Approved March 4 by the House Public Safety Policy and Oversight Committee, it was sent to the House Finance Committee with a recommended re-referral to the House Public Safety Finance Division. A companion, SF2736, sponsored by Sen. Linda Scheid (DFL-Brooklyn Park), was tabled Feb. 23 by the Senate Judiciary Committee.

Harry Kennedy, the state sex offender policy coordinator, said current law calls for a 12-year sentence, eight of which are served in a Corrections Department facility. The remaining four years are on supervised community release.

Gov. Tim Pawlenty said the change would save the state money long-term. “Offenders who would’ve been civilly committed in the more expensive Minnesota Sex Offender Program would be kept in prison longer than under current law,” he said in a Feb. 9 press release. “Prison costs are currently $63 per day while civil commitment costs are $325 per day.”

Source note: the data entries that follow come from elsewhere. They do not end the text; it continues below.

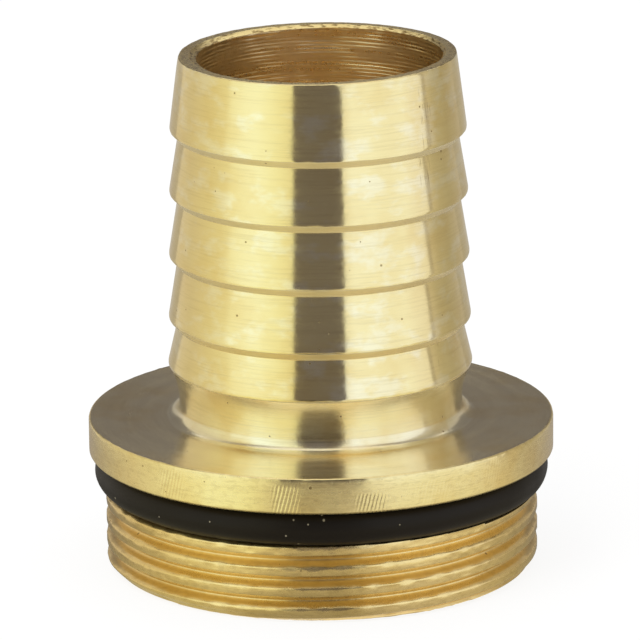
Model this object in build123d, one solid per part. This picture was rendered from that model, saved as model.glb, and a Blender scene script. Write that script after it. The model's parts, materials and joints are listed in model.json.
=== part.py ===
from build123d import *
import os

# Hose barb tail: a brass body turned from bar in one piece, and a rubber sealing ring under its flange.
# Millimetres. +Z runs along the waterway, from the threaded end up to the hose end.
# The origin is the centre of the threaded end's face, on which the part stands.

# Whole body
total_height = 57.5
bore_d = 27.4
bore_tip_chamfer = 0.33
bore_mouth_chamfer = 0.8

# Threaded spigot, G 1 1/2 parallel pipe thread to ISO 228-1. The solid keeps the major diameter.
thread_major_d = 47.803
thread_length = 8.3
thread_lead_chamfer = 1.0

# Flange between the thread and the hose tail
flange_d = 51.3
flange_bottom = 12.75
flange_thickness = 4.0
flange_lower_bevel = 0.25
flange_upper_bevel = 0.12

# Sealing ring. The rubber is kept plain: its round section has flats,
# and one of them lies on the seat and one against the flange.
ring_outer_d = 50.3
ring_cord_d = 4.4
ring_section_sides = 12

# Hose tail: barbs that shrink towards the tip, for a 32 mm hose
neck_d = 31.2
neck_fillet = 1.4
waist_z = 20.9              # where the waist's slope would meet the neck without its rounding
waist_fillet = 5.0
tip_d = 30.3
barb_count = 5
top_crest_drop = 8.4        # from the tip down to the first crest
barb_pitch = 7.05           # between crests
last_barb_pitch = 5.3       # the lowest barb is shorter than the rest
top_crest_d = 32.4
crest_growth = 0.26         # in diameter, from each barb to the next one down
barb_step = 0.85            # radial depth of the 45-degree underside
lowest_barb_step = 0.15     # the lowest barb has hardly any underside, and the waist starts under it
crest_land = 0.3            # height of the short cylinder on each crest

# Worked out from the dimensions above
flange_top = flange_bottom + flange_thickness
ring_centre_r = (ring_outer_d - ring_cord_d) / 2
ring_centre_z = flange_bottom - ring_cord_d / 2
seat_r = ring_centre_r - ring_cord_d / 2


def barb_crests():
    """Radius and height of each barb's crest, from the tip down."""
    crests = []
    height = total_height - top_crest_drop
    for index in range(barb_count):
        crests.append(((top_crest_d + index * crest_growth) / 2, height))
        height -= last_barb_pitch if index == barb_count - 2 else barb_pitch
    return crests


def spigot_outline():
    """Corners (radius, height, rounding) from the waterway's mouth to the flange's upper edge."""
    thread_r = thread_major_d / 2
    flange_r = flange_d / 2
    return [
        (bore_d / 2, bore_mouth_chamfer, 0),
        (bore_d / 2 + bore_mouth_chamfer, 0, 0),
        (thread_r - thread_lead_chamfer, 0, 0),
        (thread_r, thread_lead_chamfer, 0),
        (thread_r, thread_length, 0),
        (seat_r, thread_length, 0),
        (seat_r, flange_bottom, 0),
        (flange_r - flange_lower_bevel, flange_bottom, 0),
        (flange_r, flange_bottom + flange_lower_bevel, 0),
        (flange_r, flange_top - flange_upper_bevel, 0),
        (flange_r - flange_upper_bevel, flange_top, 0),
    ]


def tail_outline():
    """Corners (radius, height, rounding) from the foot of the neck up to the tip and into the bore."""
    neck_r = neck_d / 2
    crests = barb_crests()
    corners = [(neck_r, flange_top, neck_fillet), (neck_r, waist_z, waist_fillet)]
    for crest in reversed(crests):
        crest_r, crest_z = crest
        step = lowest_barb_step if crest is crests[-1] else barb_step
        corners.append((crest_r - step, crest_z - step, 0))
        corners.append((crest_r, crest_z, 0))
        corners.append((crest_r, crest_z + crest_land, 0))
    return corners + [
        (tip_d / 2, total_height, 0),
        (bore_d / 2 + bore_tip_chamfer, total_height, 0),
        (bore_d / 2, total_height - bore_tip_chamfer, 0),
    ]


def turned_body():
    """The whole brass body, revolved from its half section in one piece."""
    corners = spigot_outline() + tail_outline()
    with BuildPart() as body:
        with BuildSketch(Plane.XZ):
            with BuildLine():
                FilletPolyline(
                    *[(radius, height) for radius, height, _ in corners],
                    radius=[rounding for _, _, rounding in corners],
                    close=True,
                )
            make_face()
        revolve(axis=Axis.Z)
    return body.part


def sealing_ring():
    """The rubber ring, with a flat of its section on its seat and another against the flange."""
    half_side_turn = 180 / ring_section_sides
    with BuildPart() as ring:
        with BuildSketch(Plane.XZ):
            with Locations((ring_centre_r, ring_centre_z)):
                RegularPolygon(ring_cord_d / 2, ring_section_sides, major_radius=False, rotation=half_side_turn)
        revolve(axis=Axis.Z)
    return ring.part


os.makedirs("parts", exist_ok=True)
export_step(turned_body(), "parts/tail_body.step")
export_step(sealing_ring(), "parts/sealing_ring.step")
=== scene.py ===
"""Hose barb tail: the look of the turned brass body and its rubber ring, built on the packed frame."""

import json
import math

import bpy
from bpy.props import FloatProperty, FloatVectorProperty, IntProperty, PointerProperty
from mathutils import Matrix, Vector, noise


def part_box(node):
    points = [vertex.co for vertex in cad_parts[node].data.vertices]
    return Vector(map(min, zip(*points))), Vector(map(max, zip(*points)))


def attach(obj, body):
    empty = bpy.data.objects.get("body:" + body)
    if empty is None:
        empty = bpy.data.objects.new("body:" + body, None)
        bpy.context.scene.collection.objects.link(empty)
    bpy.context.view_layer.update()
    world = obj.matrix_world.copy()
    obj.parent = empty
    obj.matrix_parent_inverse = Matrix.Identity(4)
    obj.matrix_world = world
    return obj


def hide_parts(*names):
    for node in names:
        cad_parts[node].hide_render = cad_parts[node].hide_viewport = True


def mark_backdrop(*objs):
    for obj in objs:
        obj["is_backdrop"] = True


bl_info = {
    "name": "Hose barb tail",
    "version": (1, 0, 0),
    "blender": (4, 5, 0),
    "location": "View3D > Sidebar > Hose Tail",
    "description": "Builds the turned brass hose tail, its sealing ring and a small studio",
    "category": "Object",
}

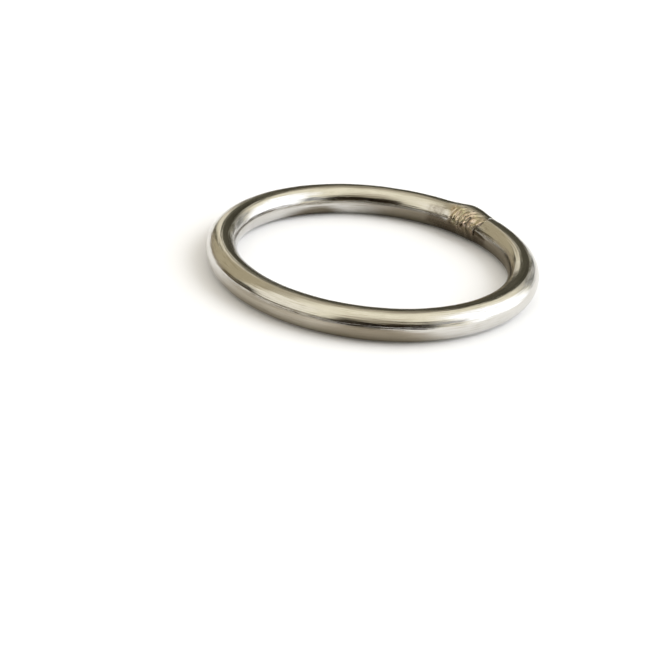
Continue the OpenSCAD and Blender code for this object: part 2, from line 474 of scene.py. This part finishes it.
# ---------------------------------------------------------------- studio
def studio_world():
    w = bpy.data.worlds.new("studio")
    scene.world = w
    w.use_nodes = True
    nt = w.node_tree
    nt.nodes.clear()
    t = Tree(nt)
    out = t.node("ShaderNodeOutputWorld")
    bg = t.node("ShaderNodeBackground")
    nt.links.new(bg.outputs[0], out.inputs[0])
    d = t.node("ShaderNodeTexCoord").outputs["Generated"]
    sep = t.node("ShaderNodeSeparateXYZ")
    nt.links.new(d, sep.inputs[0])
    x, y, z = sep.outputs
    az = t.math("DEGREES", t.math("ARCTAN2", x, y))     # 0 is +Y, 90 is +X
    el = t.math("DEGREES", t.math("ARCSINE", z))
    # nothing in a real room has ruled edges
    az = t.math("ADD", az, t.math("MULTIPLY", t.math("SUBTRACT", t.noise(d, 6.0, 4.0, 0.6), 0.5), 13.0))
    off = t.node("ShaderNodeVectorMath", operation="ADD")
    nt.links.new(d, off.inputs[0])
    off.inputs[1].default_value = (7.3, 2.1, 4.9)
    el = t.math("ADD", el, t.math("MULTIPLY", t.math("SUBTRACT", t.noise(off.outputs[0], 6.0, 4.0, 0.6), 0.5), 12.0))

    def patch(a0, a1, e0, e1, sa=10.0, se=8.0):
        m = t.math("MULTIPLY", t.step(az, a0 - sa, a0 + sa), t.step(az, a1 + sa, a1 - sa))
        e = t.math("MULTIPLY", t.step(el, e0 - se, e0 + se), t.step(el, e1 + se, e1 - se))
        return t.math("MULTIPLY", m, e)

    def tone(r, g, b_, gain=1.0):
        """Light that looks like this screen colour once it is mirrored in the steel."""
        lin = [((q / 255 + 0.055) / 1.055) ** 2.4 / m * gain for q, m in zip((r, g, b_), (0.66, 0.645, 0.615))]
        return (*lin, 1)

    # overhead: warm pale ceiling, duller where it meets the far wall and towards the camera's side
    col = tone(222, 214, 190)
    col = t.mix(patch(-75, 24, 36, 66, 14, 12), col, tone(158, 149, 127))
    for a0, a1 in ((146, 200), (-200, -160)):
        col = t.mix(patch(a0, a1, 10, 66, 14, 16), col, tone(172, 163, 142))
        col = t.mix(patch(a0, a1, 10, 46, 12, 12), col, tone(120, 110, 90))
    # far left: khaki wall, duller low down
    col = t.mix(patch(-82, -18, -40, 54, 8, 9), col, tone(158, 147, 120))
    col = t.mix(patch(-80, -24, -40, 10, 8, 8), col, tone(128, 117, 99))
    # straight back: pale low down, a dark opening above it with a light strip on its left
    col = t.mix(patch(-20, 60, -40, 6, 7, 6), col, tone(252, 251, 248))
    col = t.mix(patch(-25, -13, 0, 9, 3, 4), col, tone(136, 128, 108))
    col = t.mix(patch(-13, -5, -20, 12, 3, 4), col, tone(96, 88, 72))
    col = t.mix(patch(-8, 26, 13, 42, 4, 5), col, tone(72, 68, 55))
    col = t.mix(patch(-9, 17, -2, 17, 4, 2.5), col, tone(60, 56, 45))
    col = t.mix(patch(7, 24, 22, 48, 5, 5), col, tone(54, 51, 40))
    col = t.mix(patch(20, 28, 1, 15, 2.5, 4), col, tone(64, 61, 50))
    clutter = t.mix(t.step(t.noise(off.outputs[0], 14.0, 3.0, 0.6), 0.50, 0.60), tone(96, 95, 88), tone(206, 203, 196))
    col = t.mix(patch(26, 46, 0, 28, 5, 6), col, clutter)
    col = t.mix(patch(-14.5, -11.5, 8, 36, 1.5, 5), col, tone(214, 205, 186))
    col = t.mix(patch(-27, -21, 4, 27, 2.5, 5), col, tone(34, 29, 18))
    # left: pale, with one dark upright and a dark line low down
    col = t.mix(patch(-138, -86, -40, 60, 7, 12), col, tone(222, 215, 197))
    col = t.mix(patch(-190, -66, 2, 14, 6, 4), col, tone(70, 60, 42))
    col = t.mix(patch(-97, -80, 8, 26, 5, 4), col, tone(24, 19, 10))
    # the camera's side: dark
    col = t.mix(patch(132, 200, -40, 35, 7, 6), col, tone(20, 15, 8))
    col = t.mix(patch(135, 168, 14, 40, 7, 6), col, tone(40, 32, 20))
    col = t.mix(patch(-200, -160, -40, 37, 5, 6), col, tone(28, 21, 12))
    col = t.mix(patch(-200, -142, -40, 18, 5, 5), col, tone(34, 27, 16))
    # right: large bright window, and a dull strip beside it
    col = t.mix(patch(112, 132, 12, 32, 5, 5), col, tone(128, 129, 131))
    col = t.mix(patch(52, 110, -40, 56, 6, 12), col, tone(255, 255, 255, 1.10))
    nt.links.new(col, bg.inputs["Color"])
    bg.inputs["Strength"].default_value = 1.0
    # what lights the floor: a neutral room with the same window on the right
    bg2 = t.node("ShaderNodeBackground")
    soft = t.mix(patch(52, 124, 4, 60, 14, 14), (0.92, 0.885, 0.825, 1), (5.0, 5.12, 5.3, 1))
    nt.links.new(soft, bg2.inputs["Color"])
    # past the floor's edge the camera sees a plain pale backdrop
    bg3 = t.node("ShaderNodeBackground")
    bg3.inputs["Color"].default_value = (1.0, 1.0, 1.0, 1)
    lp = t.node("ShaderNodeLightPath")
    m1 = t.node("ShaderNodeMixShader")
    nt.links.new(lp.outputs["Is Diffuse Ray"], m1.inputs[0])
    nt.links.new(bg.outputs[0], m1.inputs[1])
    nt.links.new(bg2.outputs[0], m1.inputs[2])
    m2 = t.node("ShaderNodeMixShader")
    nt.links.new(lp.outputs["Is Camera Ray"], m2.inputs[0])
    nt.links.new(m1.outputs[0], m2.inputs[1])
    nt.links.new(bg3.outputs[0], m2.inputs[2])
    nt.links.new(m2.outputs[0], out.inputs[0])
    w.cycles.sampling_method = "MANUAL"
    w.cycles.sample_map_resolution = 512


studio_world()


scene.view_settings.view_transform = "Standard"
scene.view_settings.look = "None"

As offenders reach the end of their imprisonment, the county attorney in the county of commitment can pursue civil commitment through a court if they feel the offender remains a sexually dangerous person.

Gerald Kaplan, a licensed psychologist with 35 years of experience assessing and treating criminal sex offenders, said there might be a better way to deal with such offenders.

He recommends that sentenced offenders could be released once they’ve served their guideline sentence, if they are deemed safe for society by something similar to a parole board.

Rep. Michael Paymar (DFL-St. Paul) has no problem with longer sentences, but agrees other options need to be looked at than expensive civil commitment.